Fafowora lamented the gross neglect of the sector, which he described as key to how the country relates and interacts with others in the comity of nations.
He lamented gross underfunding of the various missions, maintaining that the official excuse for paucity of funds cannot be tenable if successive governments had paid a premium on the nation’s diplomatic sector.
“Even though the government is saying that there are financial constraints, I don’t believe that. I can’t understand why the government is not releasing funds for the missions as staff members of many of the missions have not been paid for months.
“So, as I speak to you now, Nigeria’s foreign policies are in a shambles right. It will have to be rebuilt completely from scratch, starting from the Ministry itself.”
On his part, Keshi listed many factors militating against Nigeria’s aspiration to become a major player in the international arena with a call for a change in attitude by government officials.
The issues he listed include continued appointment of non-career diplomats to the missions at the expense of trained diplomats, underfunding as well huge debts to various host nations. He noted that these are huge militating factors.
“The Nigerian diplomatic architecture has been weakened by a lot of factors over the years and it has become very imperative for the government to take urgent and serious measures to redress the situation.
“We are parading ourselves as the big brother of Africa while at the same time our diplomatic bureaucracy is very weak and non-functional. How do you think that Nigeria can be taken seriously in the international arena while our diplomatic missions across the world are not functioning?” he said.
Keshi carpeted the government for refusing to appoint ambassadors to the various countries of the world two years after the coming on board of Bola Tinubu-led government, saying it is reflective of the importance that government attaches to diplomacy.
“How can a serious nation not appoint ambassadors to our various missions two years after it came to power? Even as we speak, many of these missions are grossly understaffed.
Commenting on the morale in the nation’s diplomatic circle in the light of the current situation, Keshi stated that “Since the advent of the current Fourth Republic, successive governments have been appointing more politicians and non-career ambassadors to our foreign missions.
“This has not been good enough because many of our trained diplomats who had hoped to retire at the peak of their careers usually have such dreams aborted when the government appoints non-career officers to man the missions.
“These have left many of our best diplomats so frustrated that they hardly return to the country to contribute to our diplomacy. What they usually do is stay back overseas,” he said.
On Nigeria’s aspirations to become a member of the emerging global economic bloc, BRICS, Keshi advised that Nigeria would need to put its house in order for it to be admitted.

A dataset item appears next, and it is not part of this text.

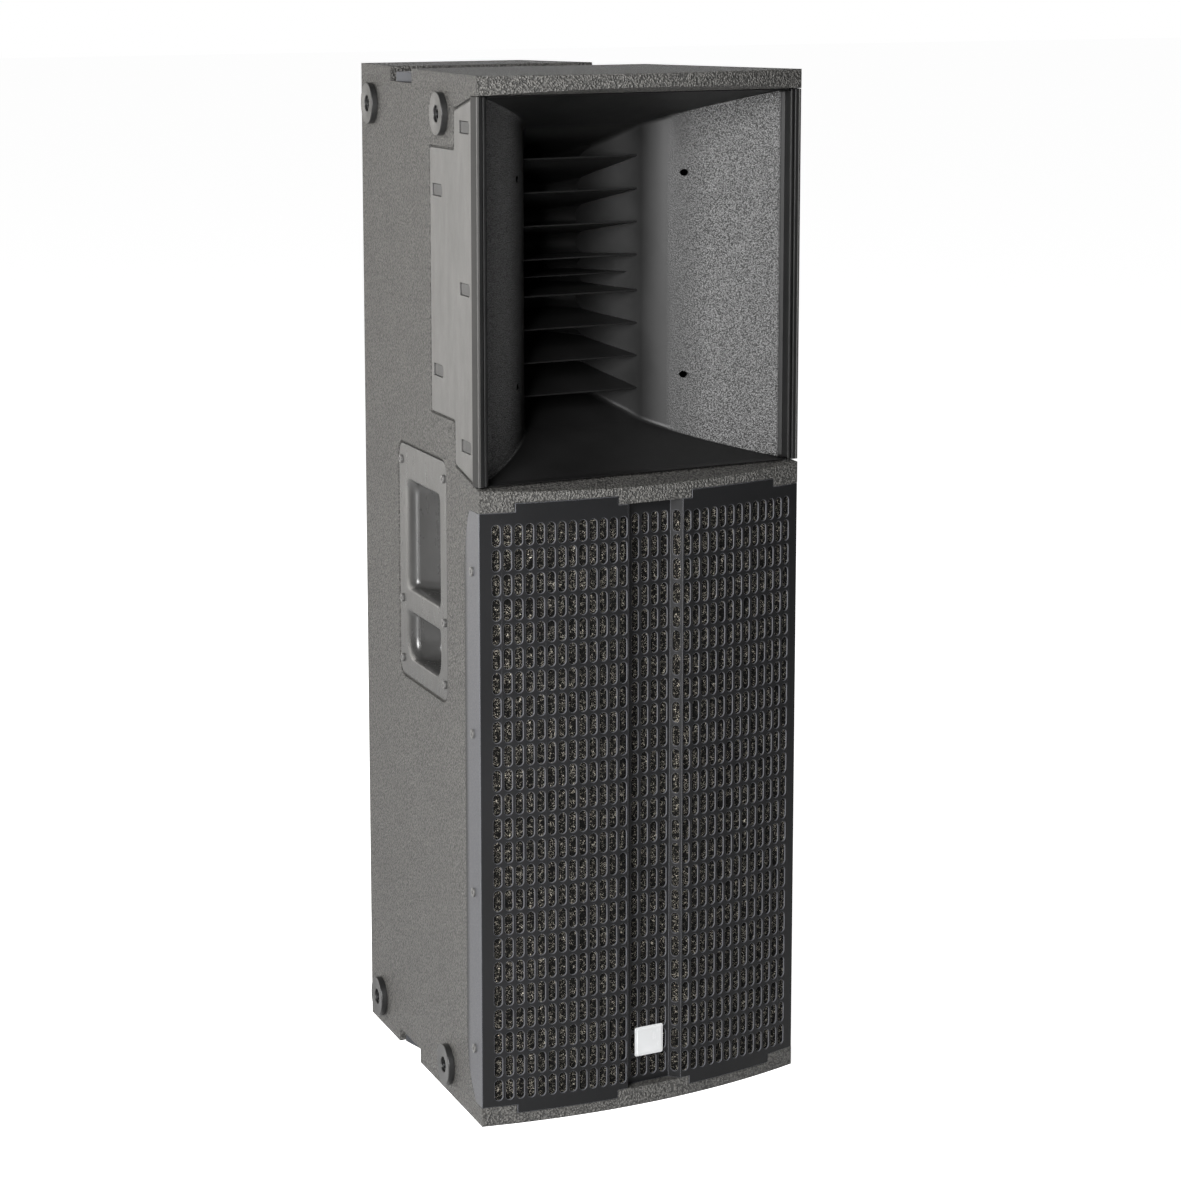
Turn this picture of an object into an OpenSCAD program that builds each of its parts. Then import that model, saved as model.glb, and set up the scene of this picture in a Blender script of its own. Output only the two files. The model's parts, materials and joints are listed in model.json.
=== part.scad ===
// Tall two-way PA speaker cabinet: tapered wooden body, bowed slotted grille, large vaned horn.
// Millimetres. The front faces -Y, the cabinet stands on z = 0.

/* [Cabinet] */
// Height of the cabinet
cab_h = 955; // [940:1:1150]
// Width across the front corners
front_w = 347; // [335:0.1:420]
// Width across the rear corners
rear_w = 179; // [170:1:230]
// Depth from the front corners to the rear face
side_run = 364; // [350:1:440]
// How far the front bows forward in the middle
bow = 23.4; // [16:0.1:28]
// Thickness of the side and rear panels
panel_t = 15; // [12:0.5:18]
// Thickness of the top and bottom plates
plate_t = 17.5; // [16:0.5:21]

/* [Grille and woofers] */
// Height of the grille between the plates
grille_h = 552.5; // [545:0.5:640]
// Thickness of the grille sheet
sheet_t = 1.5; // [1:0.1:2]
// Width of one slot
slot_w = 7.7; // [5:0.1:8.5]
// Length of one slot
slot_l = 19.8; // [12:0.1:20.5]
// Rows of slots
slot_rows = 24; // [12:1:24]
// Depth of the grille's central channel
channel_d = 11; // [4:0.5:12]
// Outer diameter of a woofer frame
woofer_d = 261; // [215:0.5:264]
// Thickness of the woofer baffle
baffle_t = 18; // [15:1:24]

/* [Horn] */
// Thickness of the middle plate at its front corners
mid_t = 20; // [18:1:26]
// Depth of the vanes' front edges behind the front corners
vane_v = 107; // [95:1:115]
// Width of the horn where the vanes start
throat_w = 125.5; // [100:0.1:140]
// Height of the horn where the vanes start
throat_h = 275; // [240:1:290]
// Number of vanes
vanes = 8; // [4:2:10]

/* [Handles and side points] */
// Width of a handle plate along the side
handle_w = 156; // [150:1:170]
// Height of a handle plate
handle_h = 224; // [215:1:230]
// Depth of the grip pocket
grip_depth = 45; // [30:1:50]
// Diameter of a round side foot
foot_d = 39; // [30:1:42]
// Thickness of a round side foot
foot_t = 6.3; // [4:0.1:9]
// Core radius of the M10 threads
thread_r = 4.25; // [4.2:0.05:4.35]

/* [Rear] */
// Width of the amplifier plate
amp_w = 124; // [116:1:128]
// Height of the amplifier plate
amp_h = 430; // [400:1:460]
// Diameter of the level knob
knob_d = 17; // [12:0.5:22]

/* [Hidden] */
$fn = 64;

// Overall places
depth = side_run + bow;
chord_y = bow - depth / 2;
rear_y = depth / 2;
half_w = front_w / 2;
taper = atan((front_w - rear_w) / 2 / side_run);
side_len = side_run / cos(taper);
panel_x = panel_t / cos(taper);
bow_r = (half_w * half_w + bow * bow) / (2 * bow);
bow_y = chord_y - bow + bow_r;
lean = tan(12.5);
fit = 0.3;

// Levels
grille_z0 = plate_t;
grille_z1 = grille_z0 + grille_h;
horn_z0 = grille_z1 + mid_t + 2.4;
horn_z1 = cab_h - plate_t;
horn_z = (horn_z0 + horn_z1) / 2;
horn_h = horn_z1 - horn_z0;
tab_h = 8;
tab_x0 = front_w * 0.1155;
tab_x1 = front_w * 0.404;

// Half the inside width, v millimetres behind the front corners
function inner_half(v) = half_w - v * tan(taper) - panel_x;
// Front face at x, d millimetres behind the surface
function front_y(x, d) = bow_y - sqrt((bow_r - d) * (bow_r - d) - x * x);

module plan() {
    polygon([[-half_w, chord_y], [half_w, chord_y], [rear_w / 2, rear_y], [-rear_w / 2, rear_y]]);
    intersection() {
        translate([0, bow_y]) circle(r = bow_r, $fn = 256);
        translate([-half_w, chord_y - bow - 1]) square([front_w, bow + 2]);
    }
}

// Space between the side panels, from v0 to v1 behind the front corners
module between_sides(v0, v1, gap = 0) {
    polygon([
        [-inner_half(v0) + gap, chord_y + v0], [inner_half(v0) - gap, chord_y + v0],
        [inner_half(v1) - gap, chord_y + v1], [-inner_half(v1) + gap, chord_y + v1]
    ]);
}

// Frame of one side: +X into the cabinet, +Y back along the side, side -1 is the left
module on_side(side) {
    mirror([side > 0 ? 1 : 0, 0, 0])
        translate([-half_w, chord_y, 0]) rotate([0, 0, -taper]) children();
}

// A flat shape drawn in (back, up), given its thickness into the cabinet
module into_side(t) rotate([90, 0, 90]) linear_extrude(t) children();

module rounded(size, r) {
    translate([r, 0]) square([size[0] - 2 * r, size[1]]);
    translate([0, r]) square([size[0], size[1] - 2 * r]);
    for (x = [r, size[0] - r], y = [r, size[1] - r]) translate([x, y]) circle(r);
}

// Horn wing
wing_t = 2.5;
wing_back = side_len * 0.384;
wing_step = side_len * 0.187;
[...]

He stated that a country that consumes rather than produces goods and services as Nigeria does is usually not seen as serious in the global arena.
“As we speak, Nigeria is struggling to become a member of BRICS out of sheer ego and not based on what it would bring to the table.
“If one can recollect, discussions about membership of BRICS began sometime in 2006 or 2009 or thereabout in New York when diplomats from the various countries were exploring how to start the bloc. Can you figure out why Nigeria was overlooked despite being the largest economy in Africa and South Africa was picked?
“It is because South Africa is a manufacturing hub and Nigeria is not. We are basically a consuming nation hence the need to pick South Africa,” he said.
He however counselled that government at all levels must reactivate the nation’s productive capacity and put in place measures that would stimulate real investment into the country to be taken seriously.
“Those we have come into the country to invest are portfolio investors, not real investors like what we have in South Africa where there are over 6,000 U. S. investments there,” he said.